Copper – According to the International Copper Study Group, world refined copper consumption exceeded supply by 436,000 tons between January and September this year.  In the same period last year, the world deficit was 56,000 tons.   In 2010, global consumption was the key factor, as it was up roughly 8%, while mine production was up a measly 0.8%.  The net results of this, as is highlighted in the chart below, is that LME copper inventories have seen a dramatic decline since the start of 2010.  So even if copper usage slows sequentially, low inventories combined with weak supply growth will likely continue to constrain the market and lead to higher copper prices heading into 2011.

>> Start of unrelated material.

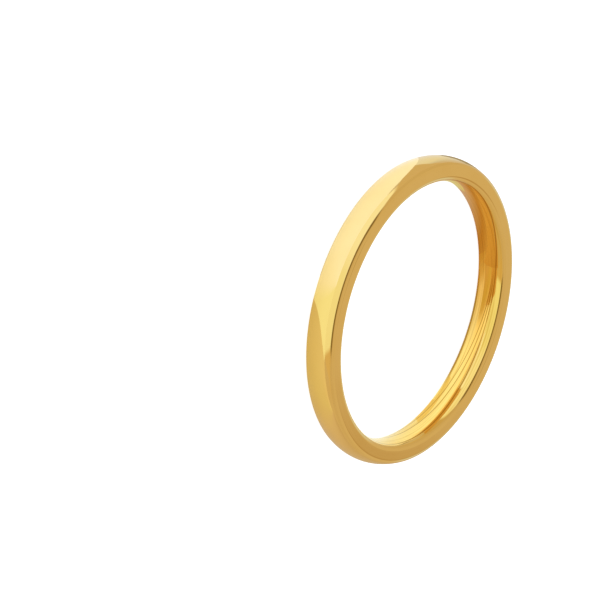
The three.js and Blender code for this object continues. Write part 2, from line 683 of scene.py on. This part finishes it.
def make_light():
    """A soft light from above that the floor catches and the polished metal doesn't mirror."""
    light = bpy.data.lights.new("overhead", "SUN")
    light.energy = LIGHT_STRENGTH
    light.angle = LIGHT_SPREAD
    lamp = bpy.data.objects.new("overhead", light)
    lamp.rotation_mode = "QUATERNION"
    lamp.rotation_quaternion = direction(LIGHT_AZIMUTH, LIGHT_ELEVATION).to_track_quat("Z", "Y")
    lamp.visible_glossy = False
    bpy.context.scene.collection.objects.link(lamp)


def make_camera():
    """The photograph's camera: its height over the ring's plane, its roll and its framing."""
    low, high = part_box("band")
    centre = (low + high) / 2
    metres_per_px = (high.x - low.x) / 2 / CROWN_RADIUS_PX
    away = Vector((0.0, -math.cos(CAMERA_ELEVATION), math.sin(CAMERA_ELEVATION)))
    level_up = Vector((0.0, math.sin(CAMERA_ELEVATION), math.cos(CAMERA_ELEVATION)))
    level_right = Vector((1.0, 0.0, 0.0))
    right = math.cos(CAMERA_ROLL) * level_right + math.sin(CAMERA_ROLL) * level_up
    up = math.cos(CAMERA_ROLL) * level_up - math.sin(CAMERA_ROLL) * level_right
    middle = PICTURE_PX / 2
    aside = (RING_CENTRE_PX[0] - middle) * metres_per_px
    below = (RING_CENTRE_PX[1] - middle) * metres_per_px
    place = centre - right * aside + up * below + away * FOCAL_PX * metres_per_px
    data = bpy.data.cameras.new("camera")
    data.sensor_width = SENSOR_MM
    data.lens = FOCAL_PX / PICTURE_PX * SENSOR_MM
    data.clip_start = CLIP_START
    data.clip_end = CLIP_END
    camera = bpy.data.objects.new("camera", data)
    camera.matrix_world = Matrix.Translation(place) @ Matrix((right, up, away)).transposed().to_4x4()
    bpy.context.scene.collection.objects.link(camera)
    bpy.context.scene.camera = camera


band = make_band()
band.data.materials.append(gold_material())
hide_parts("band")
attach(band, "root")

# The metal doesn't mirror the band: in the photograph the bore shows no clear reflection of its other side
band.visible_glossy = False

make_floor()
make_shaded_cards()
make_plain_cards()
make_screens()
make_world()
make_light()
make_camera()
bpy.context.scene.view_settings.view_transform = "Standard"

If Global Growth Slows, Could Commodities Still Charge Higher? - 1


Oil – Oil is in a similar setup to copper heading into 2011: while the rate of demand growth should slow if global growth slows, oil appears to be supply constrained.  As our Energy Sector Head Lou Gagliardi notes:


“Turning to the Department of Energy, its energy agency (EIA) sees global crude oil demand growth outstripping supply in 2011: by roughly 630,000 b/d or supply falling short by ~0.7%. Although a slim margin, 2011’s forecast marks a sharp divergence from 2009 and 2010, when the EIA reported demand and supply in balance.  For 2011, the EIA, forecasts -0.5% supply/production decline from non-OPEC regions, unlike the 2.1% increase seen in 2010 from 2009.  Not surprising to us, the EIA sees declining supply in 2011 from 2010 worldwide across major crude basins; i.e. the U.S., U.K., Norway, Mexico, Russia, China, and Canada flat.”

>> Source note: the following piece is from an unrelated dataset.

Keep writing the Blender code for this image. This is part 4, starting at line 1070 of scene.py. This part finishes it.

The International Energy Administration echoes the point relating to non-OPEC production growth as they have cut in half from 2010 levels their 2011 production estimates, which will be primarily driven by declines form production in the Gulf of Mexico in the United States.  While the OPEC cartel still has spare capacity, to the extent they can keep their members in line, oil supply should be increasingly constrained in 2011.  The negative wild card for global supply could be if Russian production, which recently hit a new high, starts to slow.


Soft commodities – Soft commodities had one of their best years in recent memory in 2010 due to supply constraints and that looks poised to continue headed into 2010.  Some key soft commodity supply data points to focus on heading into 2011 include:

  • Sugar – Brazil, overwhelmingly the world’s largest producer at 23.7% of global production, saw its production estimate for 2010/11 revised down (-1.3M) metric tons to 39.4M due to dry weather;
  • Corn – The Argentine corn crop is developing slower than expected and Argentina is the world’s second largest exporter of corn;
  • Cotton – World cotton stocks are projected to decline in 2011 due to lower U.S. production;
  • Soybeans – Argentina’s soybean production is expected to fall as much as 17% to 43 million tons  in 2011 – 2012 due to the drought caused by La Nina;
  • Rice – Among other supply issues, an outbreak of cholera in Haiti’s rice fields will impact global supply heading into 2011.

Interestingly, despite our view of slowing growth into 2011, it seems that we are seeing evidence of supply constraints across the commodity complex that are poised to drive commodity prices higher in the face of a sequential slowdown in growth.  Higher commodity prices and slower growth mean one thing: stagflation.